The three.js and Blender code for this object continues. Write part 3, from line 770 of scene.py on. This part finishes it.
---
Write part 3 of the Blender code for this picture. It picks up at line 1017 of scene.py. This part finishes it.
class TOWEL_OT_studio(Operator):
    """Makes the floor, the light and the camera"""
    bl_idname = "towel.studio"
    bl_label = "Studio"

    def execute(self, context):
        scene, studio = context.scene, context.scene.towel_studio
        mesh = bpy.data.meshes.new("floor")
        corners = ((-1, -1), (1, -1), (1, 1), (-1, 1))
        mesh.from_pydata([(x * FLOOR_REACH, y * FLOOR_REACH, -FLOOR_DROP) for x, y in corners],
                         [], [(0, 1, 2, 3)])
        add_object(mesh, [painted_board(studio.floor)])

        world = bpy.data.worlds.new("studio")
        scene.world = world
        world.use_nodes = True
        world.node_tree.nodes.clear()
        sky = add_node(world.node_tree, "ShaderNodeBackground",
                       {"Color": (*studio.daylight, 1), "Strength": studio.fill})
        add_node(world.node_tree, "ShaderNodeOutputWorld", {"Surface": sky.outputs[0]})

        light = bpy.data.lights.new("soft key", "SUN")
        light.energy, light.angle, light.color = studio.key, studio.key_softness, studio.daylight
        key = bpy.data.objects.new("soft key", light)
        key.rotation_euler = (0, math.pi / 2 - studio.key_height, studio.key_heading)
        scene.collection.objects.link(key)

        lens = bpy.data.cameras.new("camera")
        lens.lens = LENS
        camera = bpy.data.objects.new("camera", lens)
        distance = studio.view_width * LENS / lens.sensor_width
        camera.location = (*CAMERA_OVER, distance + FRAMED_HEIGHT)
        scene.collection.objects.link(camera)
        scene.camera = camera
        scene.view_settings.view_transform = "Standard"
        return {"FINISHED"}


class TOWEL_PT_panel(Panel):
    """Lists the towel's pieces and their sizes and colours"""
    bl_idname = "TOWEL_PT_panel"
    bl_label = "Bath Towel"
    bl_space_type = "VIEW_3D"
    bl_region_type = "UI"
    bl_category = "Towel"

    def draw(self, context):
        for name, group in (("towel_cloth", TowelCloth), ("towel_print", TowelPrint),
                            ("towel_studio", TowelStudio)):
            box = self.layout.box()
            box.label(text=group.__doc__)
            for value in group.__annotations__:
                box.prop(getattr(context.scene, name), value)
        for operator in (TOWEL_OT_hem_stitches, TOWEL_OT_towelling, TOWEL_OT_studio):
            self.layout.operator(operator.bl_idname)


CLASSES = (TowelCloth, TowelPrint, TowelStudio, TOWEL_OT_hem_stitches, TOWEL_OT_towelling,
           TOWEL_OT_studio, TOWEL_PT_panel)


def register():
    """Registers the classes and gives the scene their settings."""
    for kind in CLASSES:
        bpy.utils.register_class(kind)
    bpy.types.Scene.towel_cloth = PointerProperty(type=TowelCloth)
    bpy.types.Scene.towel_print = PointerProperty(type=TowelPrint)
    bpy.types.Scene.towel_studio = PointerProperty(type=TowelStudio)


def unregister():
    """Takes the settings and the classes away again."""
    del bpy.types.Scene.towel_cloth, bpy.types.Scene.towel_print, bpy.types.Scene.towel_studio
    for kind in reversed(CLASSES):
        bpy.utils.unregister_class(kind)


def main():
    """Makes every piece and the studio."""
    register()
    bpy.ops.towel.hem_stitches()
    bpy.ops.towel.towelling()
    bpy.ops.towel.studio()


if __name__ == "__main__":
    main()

→ **TASK BRIEF**
Repeat exactly the lines from the one that contains "Write part 3 of" through the one that contains "add_object(mesh, [painted_board(studio.floor)])", and only those.

→ **PROBLEM SOLUTION**
Write part 3 of the Blender code for this picture. It picks up at line 1017 of scene.py. This part finishes it.
class TOWEL_OT_studio(Operator):
    """Makes the floor, the light and the camera"""
    bl_idname = "towel.studio"
    bl_label = "Studio"

    def execute(self, context):
        scene, studio = context.scene, context.scene.towel_studio
        mesh = bpy.data.meshes.new("floor")
        corners = ((-1, -1), (1, -1), (1, 1), (-1, 1))
        mesh.from_pydata([(x * FLOOR_REACH, y * FLOOR_REACH, -FLOOR_DROP) for x, y in corners],
                         [], [(0, 1, 2, 3)])
        add_object(mesh, [painted_board(studio.floor)])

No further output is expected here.